TASK STATEMENT: Quote exactly, and only, the lines from the one with "bpy.data.objects.remove(obj)" through the end of the listing.

DATASET EXCERPT:

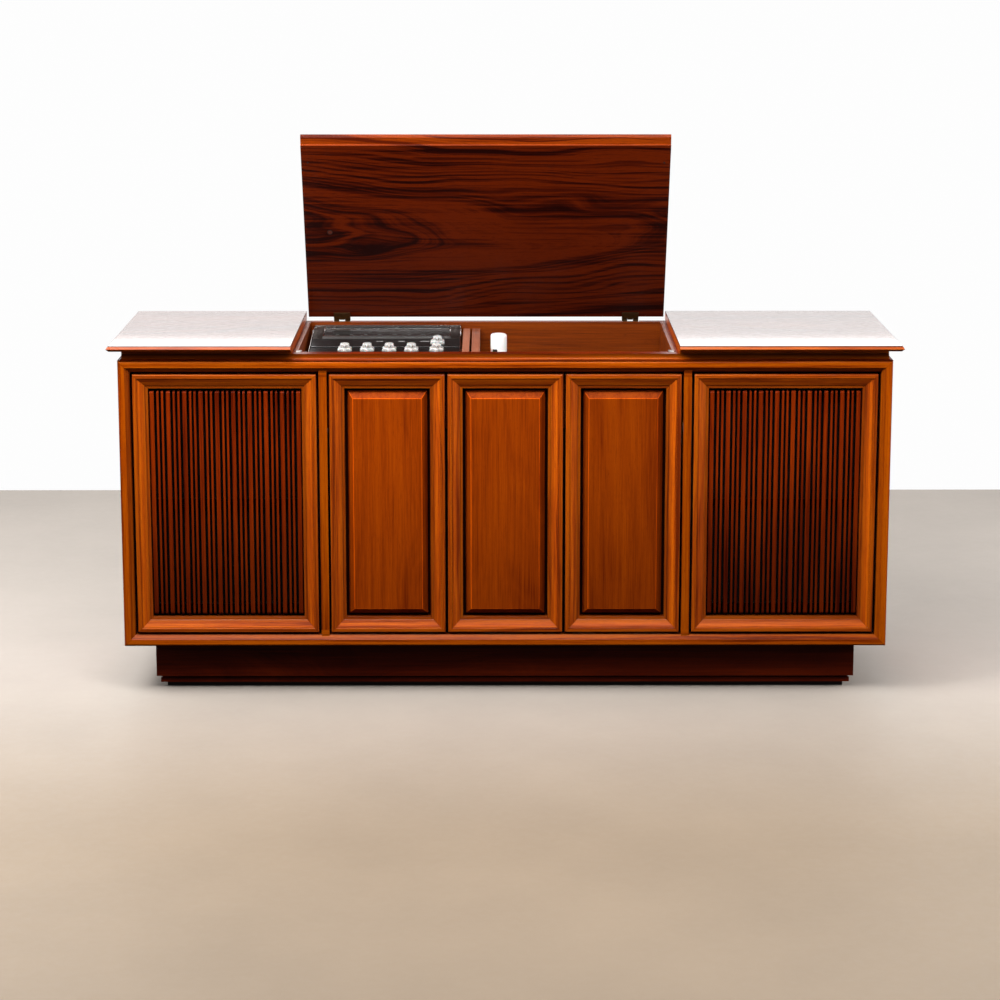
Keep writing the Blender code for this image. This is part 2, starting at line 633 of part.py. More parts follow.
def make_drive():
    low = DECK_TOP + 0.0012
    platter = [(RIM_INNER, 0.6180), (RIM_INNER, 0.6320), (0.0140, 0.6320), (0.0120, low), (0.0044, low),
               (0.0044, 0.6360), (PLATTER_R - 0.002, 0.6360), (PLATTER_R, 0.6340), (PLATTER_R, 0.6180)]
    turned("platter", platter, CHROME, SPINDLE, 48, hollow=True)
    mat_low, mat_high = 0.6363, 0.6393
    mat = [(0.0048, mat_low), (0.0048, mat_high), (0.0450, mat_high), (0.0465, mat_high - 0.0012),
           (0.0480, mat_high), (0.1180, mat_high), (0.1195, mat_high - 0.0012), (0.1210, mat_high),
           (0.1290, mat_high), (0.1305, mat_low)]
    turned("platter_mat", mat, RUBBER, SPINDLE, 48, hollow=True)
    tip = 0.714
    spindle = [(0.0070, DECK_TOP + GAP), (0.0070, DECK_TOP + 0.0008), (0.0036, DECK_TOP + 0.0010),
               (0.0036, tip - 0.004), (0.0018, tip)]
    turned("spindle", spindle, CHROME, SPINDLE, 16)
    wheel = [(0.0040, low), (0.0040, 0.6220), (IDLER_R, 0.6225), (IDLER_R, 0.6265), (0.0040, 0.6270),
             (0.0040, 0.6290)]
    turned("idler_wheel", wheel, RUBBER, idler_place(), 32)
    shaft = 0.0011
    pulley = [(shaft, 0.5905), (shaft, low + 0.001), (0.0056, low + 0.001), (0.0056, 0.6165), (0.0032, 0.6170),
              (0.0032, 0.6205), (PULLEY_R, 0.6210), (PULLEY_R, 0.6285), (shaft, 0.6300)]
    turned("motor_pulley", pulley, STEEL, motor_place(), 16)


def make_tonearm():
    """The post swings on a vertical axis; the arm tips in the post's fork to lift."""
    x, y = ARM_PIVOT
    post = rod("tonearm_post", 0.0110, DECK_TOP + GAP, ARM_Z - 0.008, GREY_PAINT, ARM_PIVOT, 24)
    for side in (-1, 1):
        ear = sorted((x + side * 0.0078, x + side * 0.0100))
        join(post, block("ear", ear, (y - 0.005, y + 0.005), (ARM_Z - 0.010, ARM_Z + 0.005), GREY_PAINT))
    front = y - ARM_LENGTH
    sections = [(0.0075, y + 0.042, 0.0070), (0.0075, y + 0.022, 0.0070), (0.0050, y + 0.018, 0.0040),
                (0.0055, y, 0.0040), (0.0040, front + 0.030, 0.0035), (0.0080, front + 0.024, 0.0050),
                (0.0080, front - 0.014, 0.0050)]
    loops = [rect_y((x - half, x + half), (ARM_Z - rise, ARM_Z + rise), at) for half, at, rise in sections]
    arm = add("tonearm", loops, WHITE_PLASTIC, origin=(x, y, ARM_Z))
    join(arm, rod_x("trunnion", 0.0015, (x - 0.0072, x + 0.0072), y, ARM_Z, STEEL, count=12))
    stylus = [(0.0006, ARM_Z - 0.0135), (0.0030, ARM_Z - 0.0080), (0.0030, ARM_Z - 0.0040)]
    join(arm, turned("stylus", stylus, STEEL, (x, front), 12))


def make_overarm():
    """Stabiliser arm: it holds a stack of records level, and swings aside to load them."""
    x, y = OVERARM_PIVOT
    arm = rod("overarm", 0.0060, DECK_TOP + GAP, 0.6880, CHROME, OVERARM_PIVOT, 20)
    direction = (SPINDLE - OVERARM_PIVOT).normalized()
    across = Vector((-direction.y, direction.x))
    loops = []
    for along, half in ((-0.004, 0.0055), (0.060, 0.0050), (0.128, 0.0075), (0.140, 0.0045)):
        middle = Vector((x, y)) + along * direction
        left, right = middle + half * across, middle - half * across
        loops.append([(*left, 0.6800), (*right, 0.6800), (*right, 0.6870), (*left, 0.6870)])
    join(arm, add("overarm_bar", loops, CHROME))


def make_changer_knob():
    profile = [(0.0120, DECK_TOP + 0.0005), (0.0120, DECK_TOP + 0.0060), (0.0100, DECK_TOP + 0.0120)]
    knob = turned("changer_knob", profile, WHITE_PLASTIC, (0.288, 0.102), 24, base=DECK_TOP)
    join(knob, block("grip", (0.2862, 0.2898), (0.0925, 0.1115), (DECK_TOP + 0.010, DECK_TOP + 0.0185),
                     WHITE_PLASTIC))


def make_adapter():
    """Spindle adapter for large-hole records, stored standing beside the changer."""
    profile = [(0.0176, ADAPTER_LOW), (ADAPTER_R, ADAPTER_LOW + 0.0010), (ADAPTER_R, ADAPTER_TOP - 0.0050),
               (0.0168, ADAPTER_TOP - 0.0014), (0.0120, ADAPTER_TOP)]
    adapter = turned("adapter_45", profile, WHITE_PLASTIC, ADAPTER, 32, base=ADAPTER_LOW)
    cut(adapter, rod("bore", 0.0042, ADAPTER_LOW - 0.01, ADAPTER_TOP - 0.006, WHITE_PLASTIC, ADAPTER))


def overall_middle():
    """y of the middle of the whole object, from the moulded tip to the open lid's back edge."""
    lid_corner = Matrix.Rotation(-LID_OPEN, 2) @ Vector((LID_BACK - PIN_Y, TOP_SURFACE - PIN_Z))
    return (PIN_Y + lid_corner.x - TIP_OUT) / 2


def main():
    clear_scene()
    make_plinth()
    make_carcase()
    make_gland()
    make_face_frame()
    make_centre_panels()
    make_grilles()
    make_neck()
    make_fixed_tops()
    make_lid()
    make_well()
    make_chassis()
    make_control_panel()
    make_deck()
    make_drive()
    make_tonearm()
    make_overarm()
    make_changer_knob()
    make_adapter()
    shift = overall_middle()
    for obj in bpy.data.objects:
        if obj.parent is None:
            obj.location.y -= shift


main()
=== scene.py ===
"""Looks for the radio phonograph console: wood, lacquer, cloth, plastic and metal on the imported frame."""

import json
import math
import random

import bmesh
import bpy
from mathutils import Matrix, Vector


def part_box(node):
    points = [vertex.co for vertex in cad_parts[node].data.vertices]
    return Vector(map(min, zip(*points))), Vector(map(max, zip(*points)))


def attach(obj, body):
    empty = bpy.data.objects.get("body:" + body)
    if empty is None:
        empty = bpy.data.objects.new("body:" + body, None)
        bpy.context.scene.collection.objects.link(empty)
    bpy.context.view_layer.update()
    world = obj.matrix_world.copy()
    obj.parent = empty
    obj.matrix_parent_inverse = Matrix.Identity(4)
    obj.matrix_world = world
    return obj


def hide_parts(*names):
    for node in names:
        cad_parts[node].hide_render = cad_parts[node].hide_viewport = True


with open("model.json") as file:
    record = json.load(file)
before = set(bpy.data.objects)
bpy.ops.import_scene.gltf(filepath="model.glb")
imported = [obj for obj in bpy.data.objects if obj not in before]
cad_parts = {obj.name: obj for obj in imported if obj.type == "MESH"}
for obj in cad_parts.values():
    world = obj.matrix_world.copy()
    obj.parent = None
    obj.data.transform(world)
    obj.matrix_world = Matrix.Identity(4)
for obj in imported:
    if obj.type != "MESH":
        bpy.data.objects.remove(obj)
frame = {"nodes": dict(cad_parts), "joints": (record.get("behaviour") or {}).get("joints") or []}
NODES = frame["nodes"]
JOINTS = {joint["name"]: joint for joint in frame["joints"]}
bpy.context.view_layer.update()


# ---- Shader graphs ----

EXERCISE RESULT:
        bpy.data.objects.remove(obj)
frame = {"nodes": dict(cad_parts), "joints": (record.get("behaviour") or {}).get("joints") or []}
NODES = frame["nodes"]
JOINTS = {joint["name"]: joint for joint in frame["joints"]}
bpy.context.view_layer.update()


# ---- Shader graphs ----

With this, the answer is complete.